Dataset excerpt

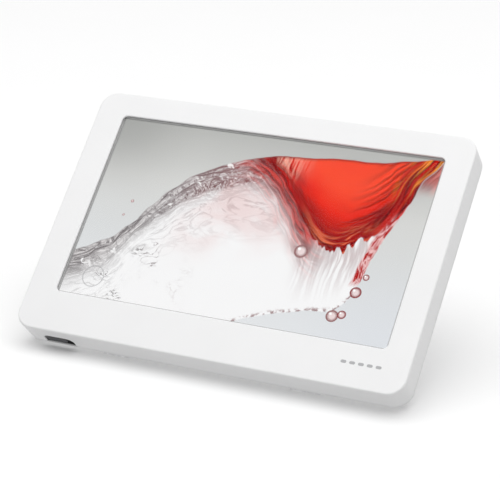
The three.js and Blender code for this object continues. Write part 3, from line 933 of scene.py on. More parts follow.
@dataclass(frozen=True)
class ClearPane(Finish):
    """Clear hard-coated sheet with a thin grey line of painted shade just inside the window,
    standing in for the shadow of the bezel's lip.

    Attributes:
        name: The finish's name.
        middle: Middle of the window in the case's millimetres.
        size: Width and height of the window.
        line: How far the painted shade line reaches into the window.
        gloss: Share of the mirror-like reflection that is kept.
        blur: Half the width of the painted shade line's soft edge.
    """

    name: str
    middle: Pair
    size: Pair
    line: float = 0.7
    gloss: float = 0.12
    blur: float = 0.08

    def paint(self, graph: Graph, space: Space) -> None:
        """A see-through shader mixed with a gloss by angle, and with a painted shade line at the
        edge.
        """
        where = graph.place(space)
        smudge = graph.noise(where, 0.05, 5, 1.2)
        clear = graph.node("ShaderNodeBsdfTransparent", {}, {"Color": (0.99, 0.99, 0.99)})
        shine = graph.node("ShaderNodeBsdfGlossy", {}, {"Color": (1, 1, 1), "Roughness": 0.04})
        # both faces of the sheet reflect alike, which the Fresnel node's inner side doesn't give
        facing = graph.node("ShaderNodeLayerWeight", {}, {"Blend": 0.5}, "Facing")
        square = facing * facing
        mirror = square * square * facing * 0.965 + 0.035
        share = mirror * (smudge * 0.2 + (self.gloss - 0.1))
        glazed = graph.node("ShaderNodeMixShader", {}, {0: share, 1: clear, 2: shine})
        across = abs(graph.axis(where, "X") - self.middle[0]) - self.size[0] / 2
        down = abs(graph.axis(where, "Y") - self.middle[1]) - self.size[1] / 2
        # painted shade: a soft grey line just inside the window's edge, in place of the shadow of
        # the bezel's lip; its grey comes from the Principled shader below
        painted_shade_line = across.most(down).rise(-self.line - self.blur, -self.line + self.blur)
        graph.surface(Base_Color=graph.mix(smudge, (0.46, 0.46, 0.46), (0.5, 0.5, 0.5)),
                      Roughness=0.6)
        mixed = graph.node("ShaderNodeMixShader", {}, {
            0: painted_shade_line * 0.75, 1: glazed, 2: Term(graph, graph.shader.outputs[0])})
        graph.link(mixed.socket, graph.output.inputs["Surface"])


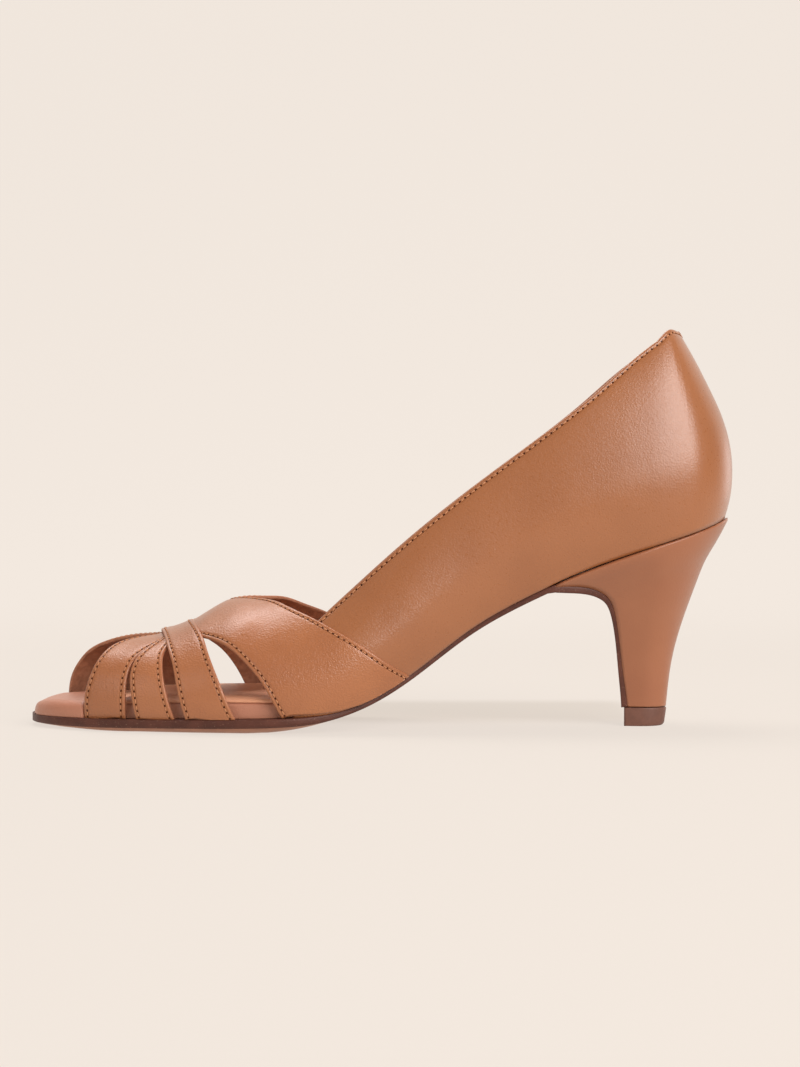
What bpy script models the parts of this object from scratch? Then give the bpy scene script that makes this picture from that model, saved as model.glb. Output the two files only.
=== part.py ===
"""Peep toe pump with a covered heel: the left shoe, at its real size.

The toe points to -X, the outer side of the foot to -Y, and up is +Z.
The origin is the centre of the shoe's footprint, on the floor.
Sizes are in millimetres and are turned into metres when a mesh is made.
Tables hold shares: of the length from the toe, of the ball width, or of the heights named below.
"""

import math

import bmesh
import bpy
import numpy as np
from mathutils import Matrix, Vector
from mathutils.geometry import delaunay_2d_cdt

MM = 0.001

# Driving dimensions
LENGTH = 233.7
BALL_WIDTH = 70.0
SEAT_HEIGHT = 69.5
COLLAR_HEIGHT = 129.2
LAST_OVER_COLLAR = 11.8
LAST_HEIGHT = COLLAR_HEIGHT + LAST_OVER_COLLAR
BELLY = 6.4
CLEARANCE = 0.3

# Wall of the upper where each piece is outermost
LINED_LEATHER = 1.6
LAPPED_LEATHER = 2.3
CROSSED_LEATHER = 3.0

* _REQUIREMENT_
Repeat the material above in full, keeping every word.

* _ANSWER FOR THE TASK_
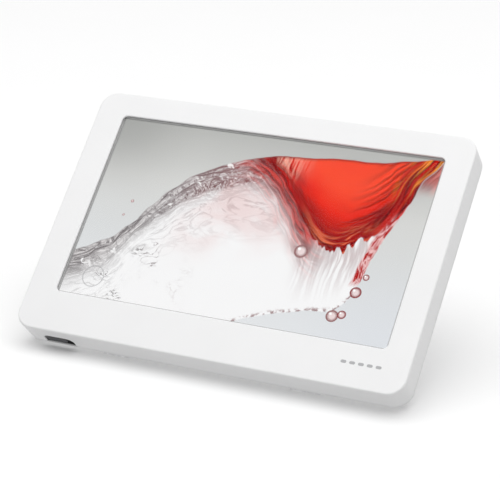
The three.js and Blender code for this object continues. Write part 3, from line 933 of scene.py on. More parts follow.
@dataclass(frozen=True)
class ClearPane(Finish):
    """Clear hard-coated sheet with a thin grey line of painted shade just inside the window,
    standing in for the shadow of the bezel's lip.

    Attributes:
        name: The finish's name.
        middle: Middle of the window in the case's millimetres.
        size: Width and height of the window.
        line: How far the painted shade line reaches into the window.
        gloss: Share of the mirror-like reflection that is kept.
        blur: Half the width of the painted shade line's soft edge.
    """

    name: str
    middle: Pair
    size: Pair
    line: float = 0.7
    gloss: float = 0.12
    blur: float = 0.08

    def paint(self, graph: Graph, space: Space) -> None:
        """A see-through shader mixed with a gloss by angle, and with a painted shade line at the
        edge.
        """
        where = graph.place(space)
        smudge = graph.noise(where, 0.05, 5, 1.2)
        clear = graph.node("ShaderNodeBsdfTransparent", {}, {"Color": (0.99, 0.99, 0.99)})
        shine = graph.node("ShaderNodeBsdfGlossy", {}, {"Color": (1, 1, 1), "Roughness": 0.04})
        # both faces of the sheet reflect alike, which the Fresnel node's inner side doesn't give
        facing = graph.node("ShaderNodeLayerWeight", {}, {"Blend": 0.5}, "Facing")
        square = facing * facing
        mirror = square * square * facing * 0.965 + 0.035
        share = mirror * (smudge * 0.2 + (self.gloss - 0.1))
        glazed = graph.node("ShaderNodeMixShader", {}, {0: share, 1: clear, 2: shine})
        across = abs(graph.axis(where, "X") - self.middle[0]) - self.size[0] / 2
        down = abs(graph.axis(where, "Y") - self.middle[1]) - self.size[1] / 2
        # painted shade: a soft grey line just inside the window's edge, in place of the shadow of
        # the bezel's lip; its grey comes from the Principled shader below
        painted_shade_line = across.most(down).rise(-self.line - self.blur, -self.line + self.blur)
        graph.surface(Base_Color=graph.mix(smudge, (0.46, 0.46, 0.46), (0.5, 0.5, 0.5)),
                      Roughness=0.6)
        mixed = graph.node("ShaderNodeMixShader", {}, {
            0: painted_shade_line * 0.75, 1: glazed, 2: Term(graph, graph.shader.outputs[0])})
        graph.link(mixed.socket, graph.output.inputs["Surface"])


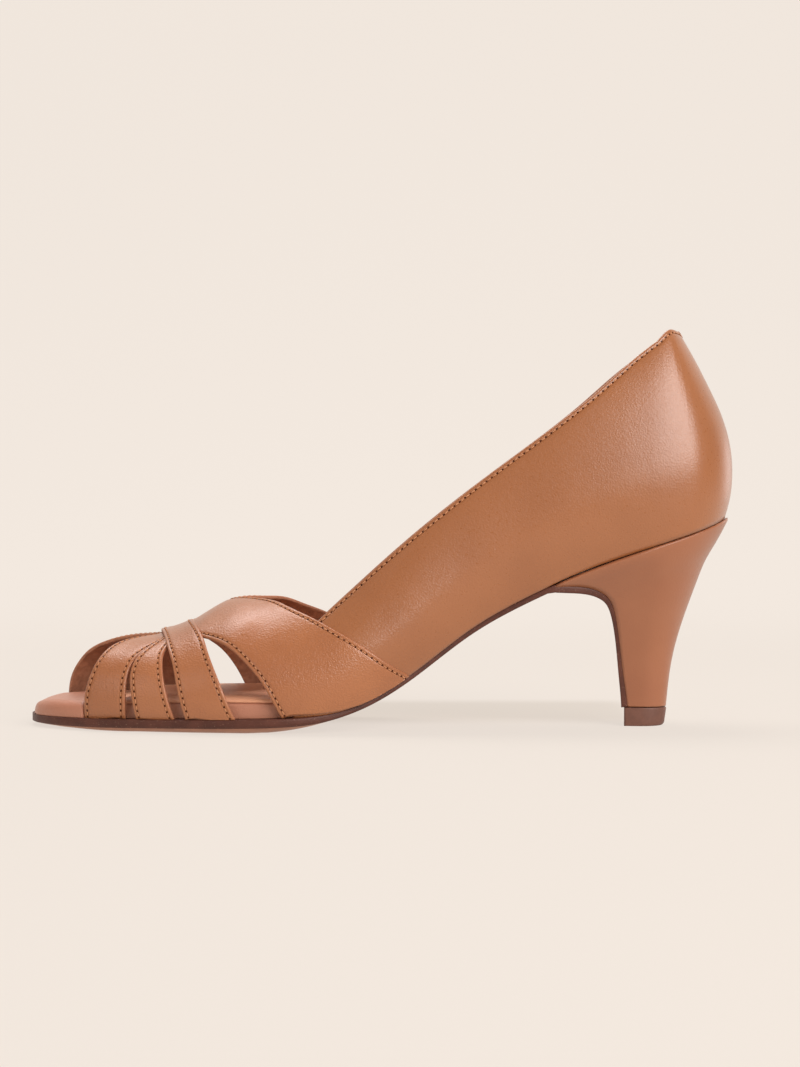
What bpy script models the parts of this object from scratch? Then give the bpy scene script that makes this picture from that model, saved as model.glb. Output the two files only.
=== part.py ===
"""Peep toe pump with a covered heel: the left shoe, at its real size.

The toe points to -X, the outer side of the foot to -Y, and up is +Z.
The origin is the centre of the shoe's footprint, on the floor.
Sizes are in millimetres and are turned into metres when a mesh is made.
Tables hold shares: of the length from the toe, of the ball width, or of the heights named below.
"""

import math

import bmesh
import bpy
import numpy as np
from mathutils import Matrix, Vector
from mathutils.geometry import delaunay_2d_cdt

MM = 0.001

# Driving dimensions
LENGTH = 233.7
BALL_WIDTH = 70.0
SEAT_HEIGHT = 69.5
COLLAR_HEIGHT = 129.2
LAST_OVER_COLLAR = 11.8
LAST_HEIGHT = COLLAR_HEIGHT + LAST_OVER_COLLAR
BELLY = 6.4
CLEARANCE = 0.3

# Wall of the upper where each piece is outermost
LINED_LEATHER = 1.6
LAPPED_LEATHER = 2.3
CROSSED_LEATHER = 3.0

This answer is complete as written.